CNBC’s Lorie Konish reported on Congress’s House Ways and Means subcommittee, Tuesday. The subcommittee heard proposals on a current Social Security reform bill, Social Security 2100 Act: A Sacred Trust. The bill would seek to increase benefits and funding for the Social Security Trust through several measures. Included in the bill are boosted benefits for widows and public workers, as well as a set minimum benefit 125 percent above the poverty line.

Divided We Stand

This isn’t the only proposed Social Security reform; however, the program hasn’t seen any significant reform in almost 40 years. Congress is in favor of supporting Social Security but is divided by internal debate and anxiety about how to move forward. Division on Social Security reform stems from an inability to communicate; a bipartisan approach is key to create meaningful protection for Social Security.

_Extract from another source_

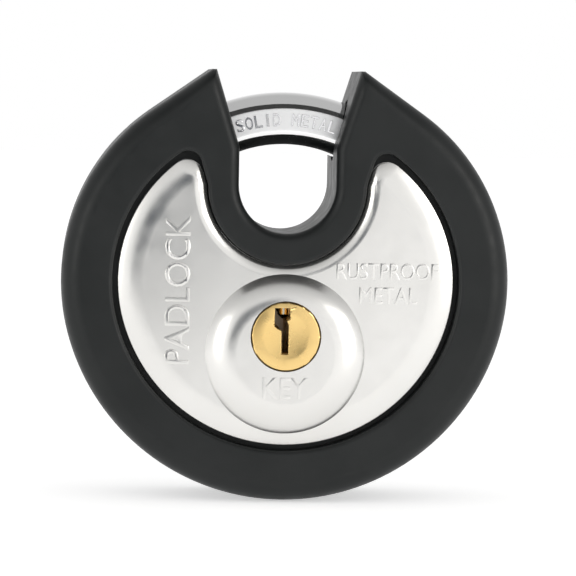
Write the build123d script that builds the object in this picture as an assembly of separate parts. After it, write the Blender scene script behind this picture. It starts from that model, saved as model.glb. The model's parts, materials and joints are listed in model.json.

One immediate thing Congress can do is to stop borrowing from the Social Security Trust. In addition to the Sacred Trust, there are other steps Congress can take to protect Social Security. Safeguarding the Social Security Trust, paying what it owes, and closing loopholes that let people avoid paying into Social Security all together.

The Council for Retirement Security’s goal is to ensure that seniors’ benefits are protected. Regardless of whatever form Social Security takes on in the future, that has to remain the number one priority.